Oh lucky shareholders. Barclays believes investors should be grateful for the fact that its writedowns on credit securities were just £1.7bn this year. It also wants them to focus on the superior performance of Barclays Capital at a time when, on both sides of the Atlantic, investment banks are warning of tougher times. Sure, Barclays swore blind for months that it did not need extra funding. But now that it has decided to raise £4.5bn, it wants applause for avoiding a nasty rights issue while still managing to give pre-emption rights to existing shareholders.

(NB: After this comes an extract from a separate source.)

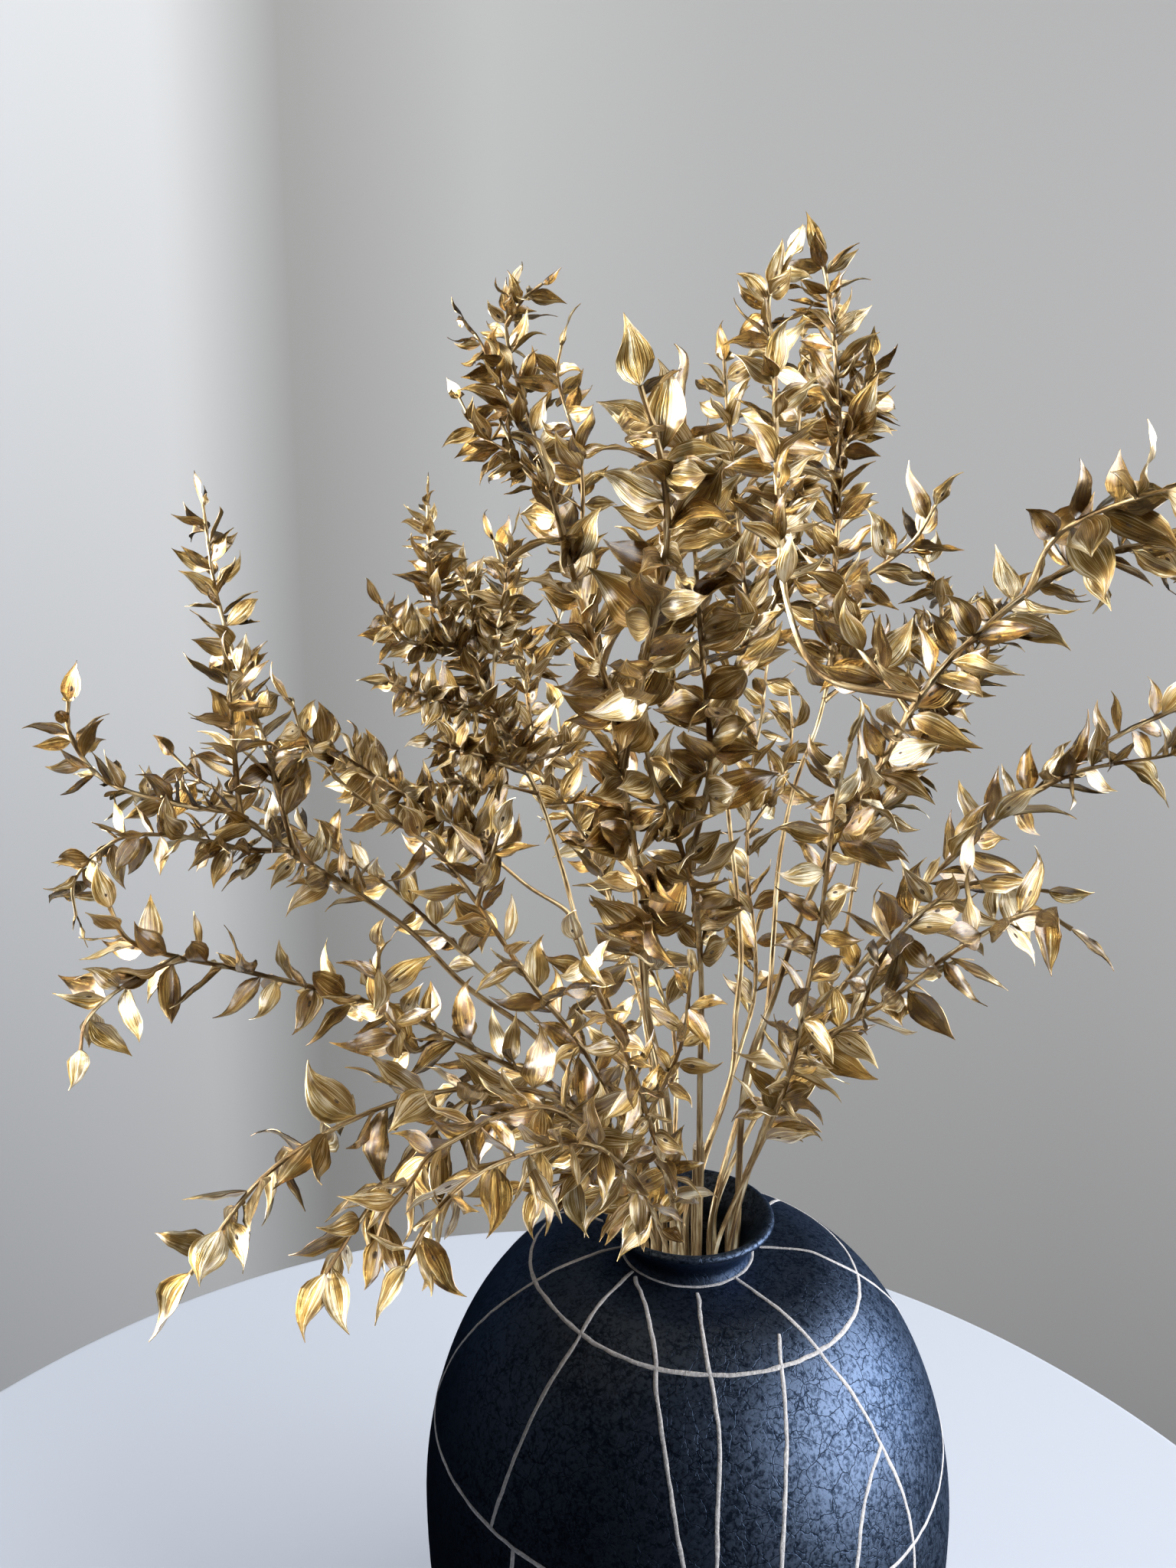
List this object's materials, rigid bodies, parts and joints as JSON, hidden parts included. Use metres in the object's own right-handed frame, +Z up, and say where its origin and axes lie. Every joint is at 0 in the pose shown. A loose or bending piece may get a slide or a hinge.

These are the same investors, though, who have watched Barclay’s market capitalisation halve over the past 12 months. That share price performance is barely better than rival Royal Bank of Scotland, whose credit losses and ill-timed purchase of ABN Amro forced the biggest rights issue in UK history. It is also 25 per cent worse than the European banking sector average. Now existing shareholders are being asked to buy 3 shares for every 14 they already own, or be diluted by 24 per cent. In that context the lack of humility shown by senior management at Barclays – and for that matter at other UK banks – is troubling. Executives in the US have fallen on their swords for less.

UBS:

Investors seem to think UBS has something up its sleeve — and it may be a sale of some kind.

Shares in the troubled Swiss bank have risen 9.7 percent over the past two days, as analysts began speculating that it had hired an adviser to explore strategic options. On Wednesday, The New York Post reported that UBS has hired Lazard as an adviser to review its businesses.

UBS has already faced pressure from shareholders, including the activist fund Olivant Advisers, to hive off its flourishing wealth-management unit from its considerably more troubled investment banking business.

Comments (3)

Selling off "pieces of yourself" is quite different than selling stock that dilutes existing shareholders.

If a bank can deleverage or sell underperforming assets, shareholders may be better off _ the bank will not need to do more dilutive stock sales; it might raise its ROE by selling assets that weren't earning a required return.

Amazingly, Lehman was able to sell $130 billion of assets recently. While lunatics are raging about Lehman Bros, this was quite a feat in this market and a good sign.

If banks can sell parts of their portfolio of businesses this can be a much better alternative than selling stock too cheap to a hedge fund or a bunch or Arab SWFs.

BTW- I don't work for or hold Lehman stock.

It's articles like this that make me glad that I work for the most risk-adverse financial services company on the planet. We don't get the awesome bonuses in the good times but we also don't get laid-off in bad ones.

UBS, where they place "you" before the BS.